Mr Brown was, for the most part, his lugubrious, analytical self. But he succeeded in two necessary objectives: not to be bested by Mr Cameron, and to do nothing that would exclude the possibility of some sort of post-electoral alliance with Mr Clegg. He managed both, even if his periodic affirmation, "I agree with Nick", sounded just a little strained. Mr Clegg's strong performance, if he can sustain it, also has the capacity to help Mr Brown, by strengthening the Liberal Democrats in marginals against the Conservatives. In helping his own party, it could be said, Mr Clegg also did Labour and Mr Brown a good turn.
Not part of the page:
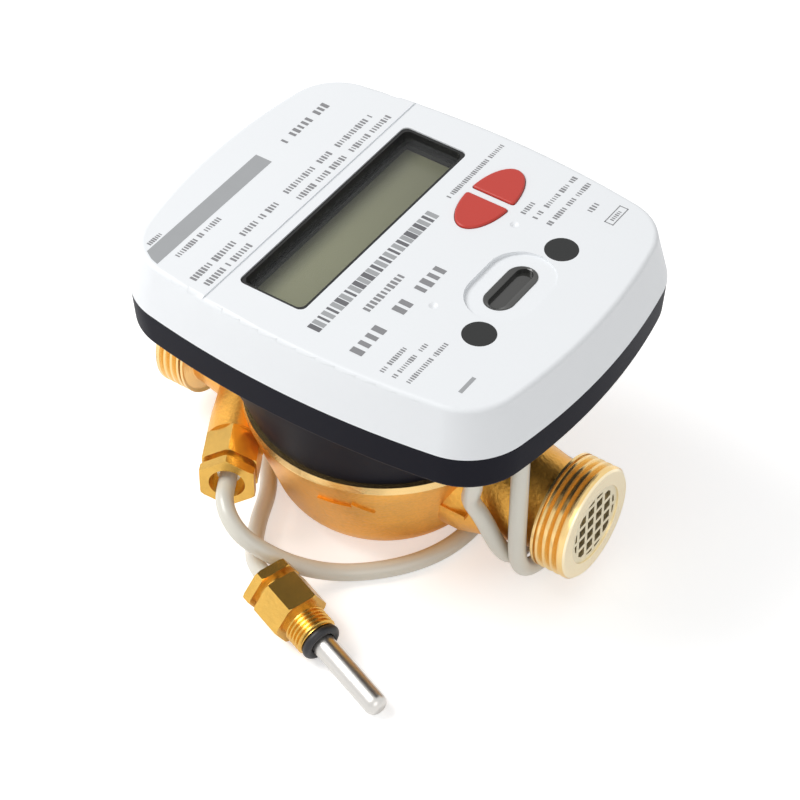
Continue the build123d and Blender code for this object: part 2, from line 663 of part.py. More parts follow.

So this first televised debate was not a lost opportunity: not for Mr Brown, nor for Mr Clegg, nor – more to the point – for the voters. The only loser was Mr Cameron, to whose strengths, paradoxically, the debate format was expected to play. But there are still two encounters where he has a chance to find a more compelling voice and the outcome then could be different. What this first debate has done above all, however, is to open up the campaign as a genuine three-party contest and thus increase the prospect of the hung Parliament this newspaper would favour. That is not bad for 90 minutes' work on a Thursday evening.